Exercise description. Write out all the data again, exactly as it stands.

■ ■ ■ ■ ■ ■ ■

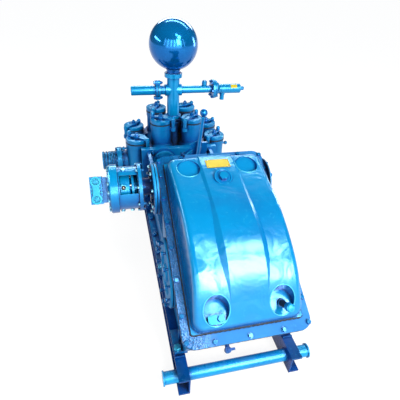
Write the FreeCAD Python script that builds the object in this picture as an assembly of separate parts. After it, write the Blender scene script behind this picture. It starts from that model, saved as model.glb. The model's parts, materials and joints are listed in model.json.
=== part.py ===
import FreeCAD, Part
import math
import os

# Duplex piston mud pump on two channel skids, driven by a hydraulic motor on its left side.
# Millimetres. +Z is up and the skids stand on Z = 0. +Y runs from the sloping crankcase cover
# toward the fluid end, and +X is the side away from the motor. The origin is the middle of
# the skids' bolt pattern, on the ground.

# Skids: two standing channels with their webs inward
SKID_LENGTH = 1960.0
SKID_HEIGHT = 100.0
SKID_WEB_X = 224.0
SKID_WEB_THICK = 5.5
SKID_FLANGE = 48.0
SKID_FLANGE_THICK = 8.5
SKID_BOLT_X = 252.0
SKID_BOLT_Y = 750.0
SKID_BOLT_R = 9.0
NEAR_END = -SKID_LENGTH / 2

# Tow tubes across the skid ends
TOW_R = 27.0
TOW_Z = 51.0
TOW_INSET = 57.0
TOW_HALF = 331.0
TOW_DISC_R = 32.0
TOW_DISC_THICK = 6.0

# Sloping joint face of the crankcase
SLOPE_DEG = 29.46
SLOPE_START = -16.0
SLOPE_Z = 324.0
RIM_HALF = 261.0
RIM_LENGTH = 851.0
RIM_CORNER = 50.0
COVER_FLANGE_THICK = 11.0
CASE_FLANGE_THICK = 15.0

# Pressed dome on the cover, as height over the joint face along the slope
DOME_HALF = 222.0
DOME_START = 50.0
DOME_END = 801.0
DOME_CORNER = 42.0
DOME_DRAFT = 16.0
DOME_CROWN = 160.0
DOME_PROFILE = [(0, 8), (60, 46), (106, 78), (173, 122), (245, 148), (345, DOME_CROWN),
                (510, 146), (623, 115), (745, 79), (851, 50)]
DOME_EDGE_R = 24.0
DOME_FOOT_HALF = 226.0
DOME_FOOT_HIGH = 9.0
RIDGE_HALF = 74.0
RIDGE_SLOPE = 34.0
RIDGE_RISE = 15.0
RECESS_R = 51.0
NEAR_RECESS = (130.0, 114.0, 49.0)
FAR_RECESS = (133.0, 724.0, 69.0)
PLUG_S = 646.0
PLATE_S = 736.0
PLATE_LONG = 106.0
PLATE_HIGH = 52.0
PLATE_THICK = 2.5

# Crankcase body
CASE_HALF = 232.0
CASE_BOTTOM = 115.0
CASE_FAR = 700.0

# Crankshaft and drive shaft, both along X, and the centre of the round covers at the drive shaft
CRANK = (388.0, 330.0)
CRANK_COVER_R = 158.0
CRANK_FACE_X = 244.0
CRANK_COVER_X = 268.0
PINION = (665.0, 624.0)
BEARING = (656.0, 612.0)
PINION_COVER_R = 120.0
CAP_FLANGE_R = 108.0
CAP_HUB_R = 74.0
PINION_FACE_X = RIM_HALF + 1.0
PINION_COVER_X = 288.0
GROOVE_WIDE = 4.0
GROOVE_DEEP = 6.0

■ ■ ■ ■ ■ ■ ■

Answer for the task.
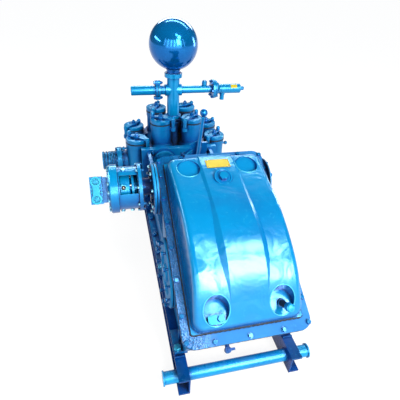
Write the FreeCAD Python script that builds the object in this picture as an assembly of separate parts. After it, write the Blender scene script behind this picture. It starts from that model, saved as model.glb. The model's parts, materials and joints are listed in model.json.
=== part.py ===
import FreeCAD, Part
import math
import os

# Duplex piston mud pump on two channel skids, driven by a hydraulic motor on its left side.
# Millimetres. +Z is up and the skids stand on Z = 0. +Y runs from the sloping crankcase cover
# toward the fluid end, and +X is the side away from the motor. The origin is the middle of
# the skids' bolt pattern, on the ground.

# Skids: two standing channels with their webs inward
SKID_LENGTH = 1960.0
SKID_HEIGHT = 100.0
SKID_WEB_X = 224.0
SKID_WEB_THICK = 5.5
SKID_FLANGE = 48.0
SKID_FLANGE_THICK = 8.5
SKID_BOLT_X = 252.0
SKID_BOLT_Y = 750.0
SKID_BOLT_R = 9.0
NEAR_END = -SKID_LENGTH / 2

# Tow tubes across the skid ends
TOW_R = 27.0
TOW_Z = 51.0
TOW_INSET = 57.0
TOW_HALF = 331.0
TOW_DISC_R = 32.0
TOW_DISC_THICK = 6.0

# Sloping joint face of the crankcase
SLOPE_DEG = 29.46
SLOPE_START = -16.0
SLOPE_Z = 324.0
RIM_HALF = 261.0
RIM_LENGTH = 851.0
RIM_CORNER = 50.0
COVER_FLANGE_THICK = 11.0
CASE_FLANGE_THICK = 15.0

# Pressed dome on the cover, as height over the joint face along the slope
DOME_HALF = 222.0
DOME_START = 50.0
DOME_END = 801.0
DOME_CORNER = 42.0
DOME_DRAFT = 16.0
DOME_CROWN = 160.0
DOME_PROFILE = [(0, 8), (60, 46), (106, 78), (173, 122), (245, 148), (345, DOME_CROWN),
                (510, 146), (623, 115), (745, 79), (851, 50)]
DOME_EDGE_R = 24.0
DOME_FOOT_HALF = 226.0
DOME_FOOT_HIGH = 9.0
RIDGE_HALF = 74.0
RIDGE_SLOPE = 34.0
RIDGE_RISE = 15.0
RECESS_R = 51.0
NEAR_RECESS = (130.0, 114.0, 49.0)
FAR_RECESS = (133.0, 724.0, 69.0)
PLUG_S = 646.0
PLATE_S = 736.0
PLATE_LONG = 106.0
PLATE_HIGH = 52.0
PLATE_THICK = 2.5

# Crankcase body
CASE_HALF = 232.0
CASE_BOTTOM = 115.0
CASE_FAR = 700.0

# Crankshaft and drive shaft, both along X, and the centre of the round covers at the drive shaft
CRANK = (388.0, 330.0)
CRANK_COVER_R = 158.0
CRANK_FACE_X = 244.0
CRANK_COVER_X = 268.0
PINION = (665.0, 624.0)
BEARING = (656.0, 612.0)
PINION_COVER_R = 120.0
CAP_FLANGE_R = 108.0
CAP_HUB_R = 74.0
PINION_FACE_X = RIM_HALF + 1.0
PINION_COVER_X = 288.0
GROOVE_WIDE = 4.0
GROOVE_DEEP = 6.0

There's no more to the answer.